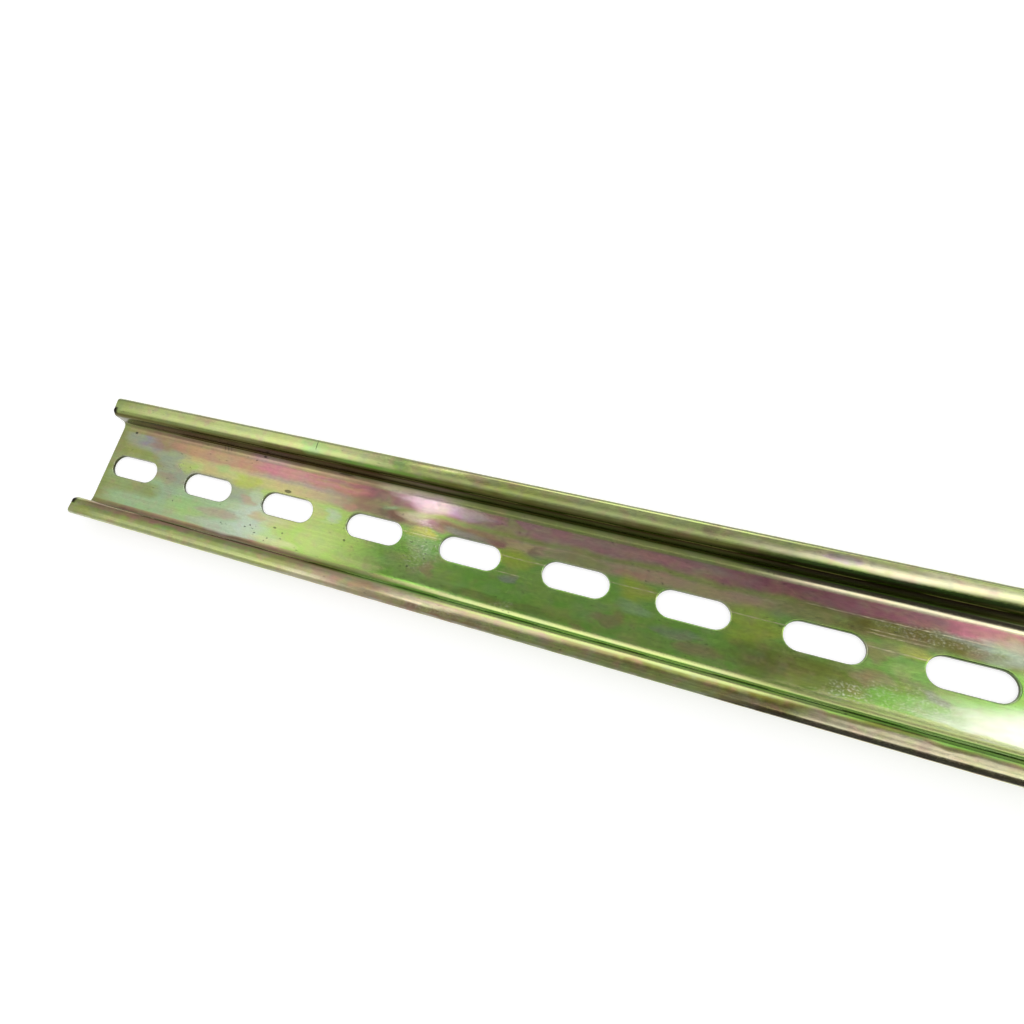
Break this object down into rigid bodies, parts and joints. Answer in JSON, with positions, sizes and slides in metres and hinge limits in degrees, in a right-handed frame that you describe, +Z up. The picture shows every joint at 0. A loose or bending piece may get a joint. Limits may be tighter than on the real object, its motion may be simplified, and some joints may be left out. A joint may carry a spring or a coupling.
{
  "type": "din rail",
  "caption": "Top-hat mounting rail of yellow-passivated sheet steel with a slotted web, for clipping on electrical devices",
  "frame": {"origin": "middle of the web's underside, halfway along the rail", "axes": "+X along the rail, +Y across it, +Z up out of the open side"},
  "size_m": [1, 0.035, 0.0075],
  "materials": {
    "zinc_yellow": "zinc plated with yellow iridescent passivation, fine rolling lines along the rail"
  },
  "bodies": {
    "root": {"rail": "zinc_yellow"}
  },
  "joints": []
}
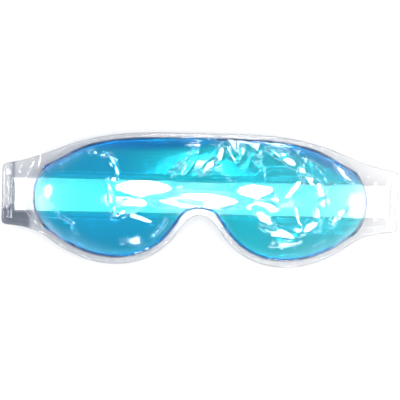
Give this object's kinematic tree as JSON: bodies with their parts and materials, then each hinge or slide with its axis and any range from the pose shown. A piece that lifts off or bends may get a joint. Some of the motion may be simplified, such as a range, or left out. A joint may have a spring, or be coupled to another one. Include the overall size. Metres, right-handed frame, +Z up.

◆ STATED PROBLEM: Copy all data exactly, start to finish.

◆ EXPECTED ANSWER:
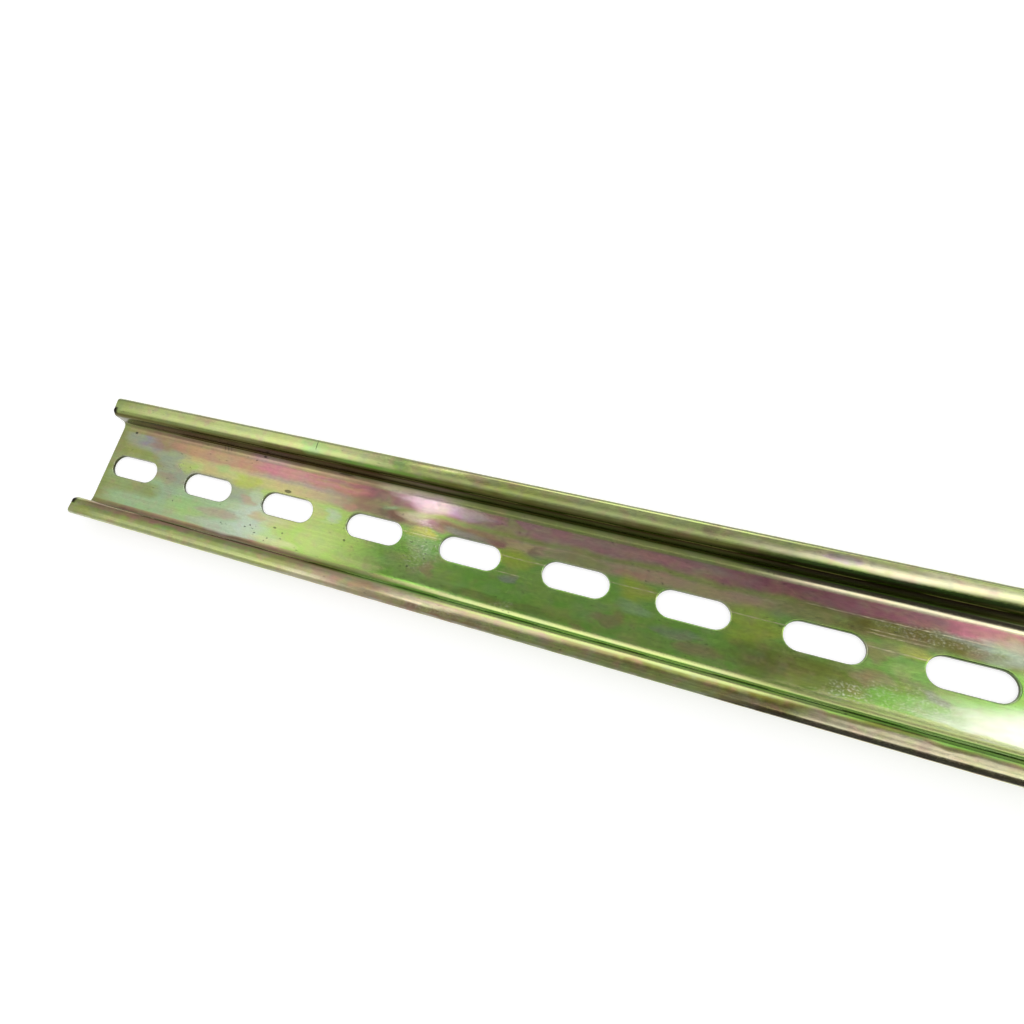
Break this object down into rigid bodies, parts and joints. Answer in JSON, with positions, sizes and slides in metres and hinge limits in degrees, in a right-handed frame that you describe, +Z up. The picture shows every joint at 0. A loose or bending piece may get a joint. Limits may be tighter than on the real object, its motion may be simplified, and some joints may be left out. A joint may carry a spring or a coupling.
{
  "type": "din rail",
  "caption": "Top-hat mounting rail of yellow-passivated sheet steel with a slotted web, for clipping on electrical devices",
  "frame": {"origin": "middle of the web's underside, halfway along the rail", "axes": "+X along the rail, +Y across it, +Z up out of the open side"},
  "size_m": [1, 0.035, 0.0075],
  "materials": {
    "zinc_yellow": "zinc plated with yellow iridescent passivation, fine rolling lines along the rail"
  },
  "bodies": {
    "root": {"rail": "zinc_yellow"}
  },
  "joints": []
}
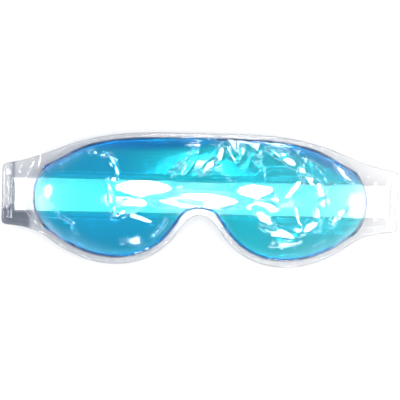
Give this object's kinematic tree as JSON: bodies with their parts and materials, then each hinge or slide with its axis and any range from the pose shown. A piece that lifts off or bends may get a joint. Some of the motion may be simplified, such as a range, or left out. A joint may have a spring, or be coupled to another one. Include the overall size. Metres, right-handed frame, +Z up.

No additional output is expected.